The following chart shows the volatility breakdown of a range of portfolios of the S&P 500 (IVV) and 7-10 Year U.S. Treasuries (IEF).

Source: CSI Analytics and Bloomberg. Calculations by Newfound Research. Data from 1/31/1992 to 6/28/2019. Results are hypothetical.  Results assume the reinvestment of all distributions. Results are gross of all fees, including, but not limited to manager fees, transaction costs, and taxes. Past performance is not an indicator of future results.  

Moving from an all equity portfolio to a 50/50 equity reduces the volatility from 14.2% to 7.4%. But only 150 bps of this reduction is from the free lunch effect that stems from the lower correlation between the two assets (-0.18). The remaining 530 bps of volatility reduction is simply due to lower risk.

In this case, annualized returns were dampened from 9.6% to 7.8%. While the Sharpe ratio climbed from 0.49 to 0.70, an investor seeking higher risk would not benefit without the use of leverage.

Despite the strong performance of the term premium factor, risk-seeking investors (e.g. those early in their careers) are generally reluctant to tap into this factor too much because of the de-risking effect.

How do investors who want to bear risk commensurate with equities tap into the bond risk premium without de-risking their portfolio?

One solution is using leveraged ETPs.

Long-Only Term Premium

By taking a 50/50 portfolio of the 2x Levered S&P 500 ETF (SSO) and the 2x Levered 7-10 Year U.S. Treasury ETF (UST), we can construct a portfolio that has 100% equity exposure and 100% of the term premium factor.3

But managing this portfolio takes some care.

Left alone to drift, the allocations can get very far away from their target 50/50, spanning the range from 85/15 to 25/75. Periodic rebalancing is a must.

Source: CSI Analytics and Bloomberg. Calculations by Newfound Research. Data from 1/31/1992 to 6/28/2019. Results are hypothetical.  Results assume the reinvestment of all distributions. Results are gross of all fees, including, but not limited to manager fees, transaction costs, and taxes. Past performance is not an indicator of future results.  

Of course, now the question is, “How frequently should we rebalance the portfolio?”

This boils down to a balancing act between performance and costs (e.g. ticket charges, tax impacts, operational burden, etc.).

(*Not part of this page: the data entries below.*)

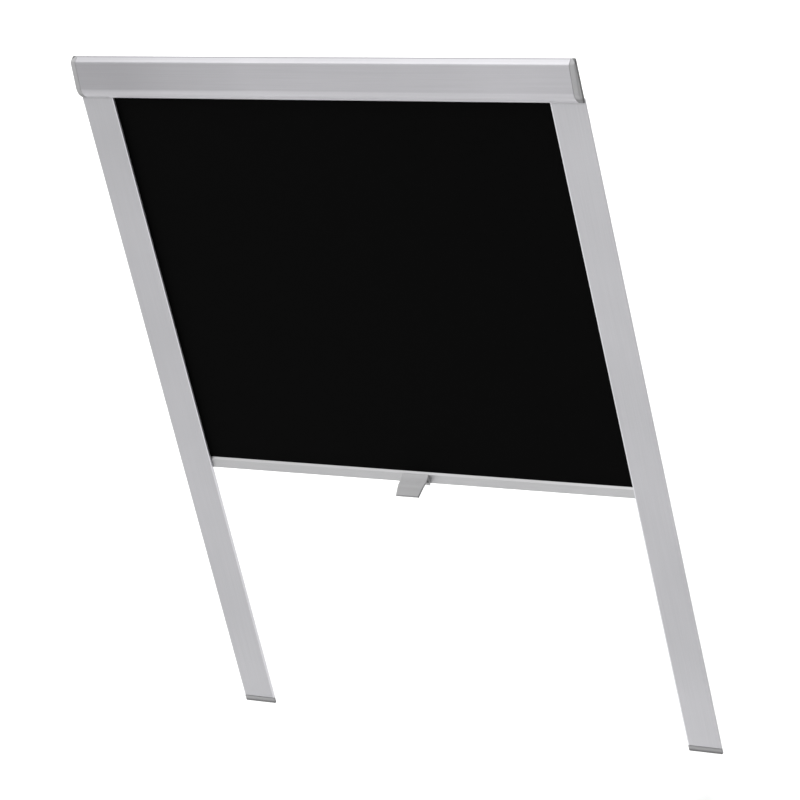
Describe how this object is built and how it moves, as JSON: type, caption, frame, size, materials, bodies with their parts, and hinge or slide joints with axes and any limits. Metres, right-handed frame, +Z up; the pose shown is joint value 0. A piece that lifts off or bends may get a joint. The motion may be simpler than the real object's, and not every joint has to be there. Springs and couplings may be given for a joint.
{
  "type": "roller blind",
  "caption": "Blackout roller blind for a roof window: spring roller in a slim cassette, two side rails that guide black fabric, and a bottom bar with a pull handle.",
  "frame": {"origin": "middle of the flat back of the front cover, which lies on the face of the window sash", "axes": "+X to the right seen from the room, -Y towards the room, +Z up along the side rails"},
  "size_m": [0.612, 0.0487, 0.8025],
  "materials": {
    "cover": "satin anodised, drawn along its length",
    "rail": "satin anodised, drawn along its length",
    "bar": "satin anodised",
    "mill_aluminium": "mill finish",
    "cap_plastic": "moulded, silver grey, fine texture",
    "handle_plastic": "moulded, silver grey",
    "dark_plastic": "moulded, black",
    "steel": "zinc plated",
    "fabric": "black blackout cloth, fine weave"
  },
  "bodies": {
    "frame": {"front_cover": "cover", "head_rail": "mill_aluminium", "spring_shaft": "steel", "torsion_spring": "steel", "blackout_fabric": "fabric", "cover_cap_left": "cap_plastic", "end_support_left": "dark_plastic", "mounting_bracket_left": "steel", "bracket_screw_left_1": "steel", "bracket_screw_left_2": "steel", "side_rail_left": "rail", "rail_cap_left": "cap_plastic", "rail_screw_left_1": "steel", "rail_screw_left_2": "steel", "rail_screw_left_3": "steel", "cover_cap_right": "cap_plastic", "end_support_right": "dark_plastic", "mounting_bracket_right": "steel", "bracket_screw_right_1": "steel", "bracket_screw_right_2": "steel", "side_rail_right": "rail", "rail_cap_right": "cap_plastic", "rail_screw_right_1": "steel", "rail_screw_right_2": "steel", "rail_screw_right_3": "steel"},
    "roller": {"roller_tube": "mill_aluminium", "fabric_roll": "fabric", "tube_plug_left": "dark_plastic", "tube_plug_right": "dark_plastic", "spring_collar": "dark_plastic", "idler_pin": "steel"},
    "bar": {"bottom_bar": "bar", "fabric_keeper": "dark_plastic", "handle": "handle_plastic", "bar_glide_left": "dark_plastic", "bar_glide_right": "dark_plastic", "brake_spring_left": "steel", "brake_spring_right": "steel"}
  },
  "joints": [
    {"name": "bar_slide", "type": "slide", "parent": "frame", "child": "bar", "axis": [0, 0, 1], "range_m": [-0.28, 0.43], "deforming": ["blackout_fabric"]},
    {"name": "roller_spin", "type": "hinge", "parent": "frame", "child": "roller", "pos_m": [0, 0.01205, -0.0195], "axis": [1, 0, 0], "range_deg": [-2775, 1810]}
  ],
  "couplings": [
    {"joint": "roller_spin", "follows": "bar_slide", "rad_per_m": -112.36}
  ]
}
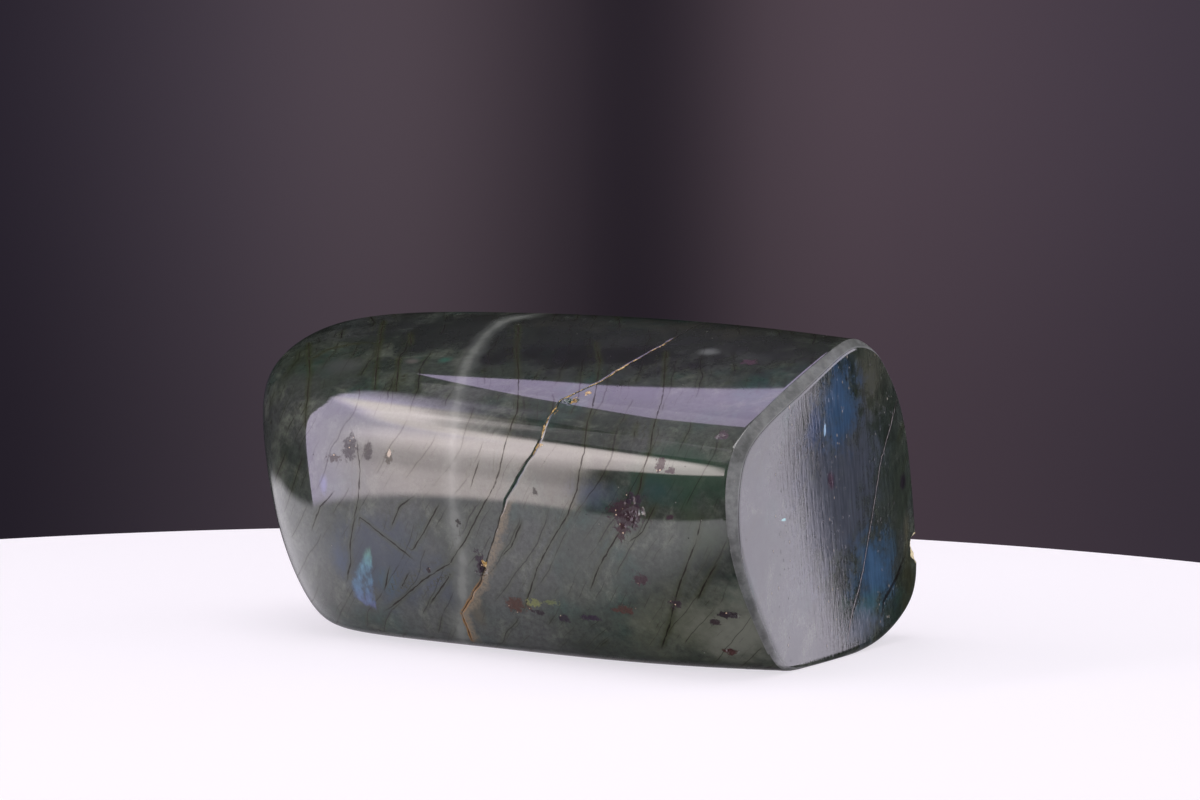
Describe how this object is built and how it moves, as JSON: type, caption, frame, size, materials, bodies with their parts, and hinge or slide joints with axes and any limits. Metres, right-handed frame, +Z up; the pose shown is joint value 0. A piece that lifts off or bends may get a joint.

On one hand, we would like to remain as close to the 50/50 allocation as possible to maintain the desired exposure to each asset class. However, this could require a prohibitive amount of trading.

From a performance standpoint, we see improved results with longer holding periods (take note of the y-axes in the following charts; they were scaled to highlight the differences).

Source: CSI Analytics and Bloomberg. Calculations by Newfound Research. Data from 1/31/1992 to 6/28/2019. Results are hypothetical.  Results assume the reinvestment of all distributions. Results are gross of all fees, including, but not limited to manager fees, transaction costs, and taxes. Past performance is not an indicator of future results.  

The returns do not show a definitive pattern based on rebalance frequency, but the volatility decreases with increasing time between rebalances. This seems like it would point to waiting longer between rebalances, which would be corroborated by a consideration of trading costs.

The issues with waiting longer between the rebalance are twofold:

  1. Waiting longer is essentially a momentum trade. The better performing asset class garners a larger allocation as time progresses. This can be a good thing – especially in hindsight with how well equities have done – but it allows the portfolio to become overexposed to factors that we are not necessarily intending to exploit.
  2. Longer rebalances are more exposed to timing luck. For example, a yearly rebalance may have done well from a performance perspective, but the short-term performance could vary by as much as 50,000 bps between the best performing rebalance month and the worst! The chart below shows the performance of each iteration relative to the median performance of the 12 different monthly rebalance strategies.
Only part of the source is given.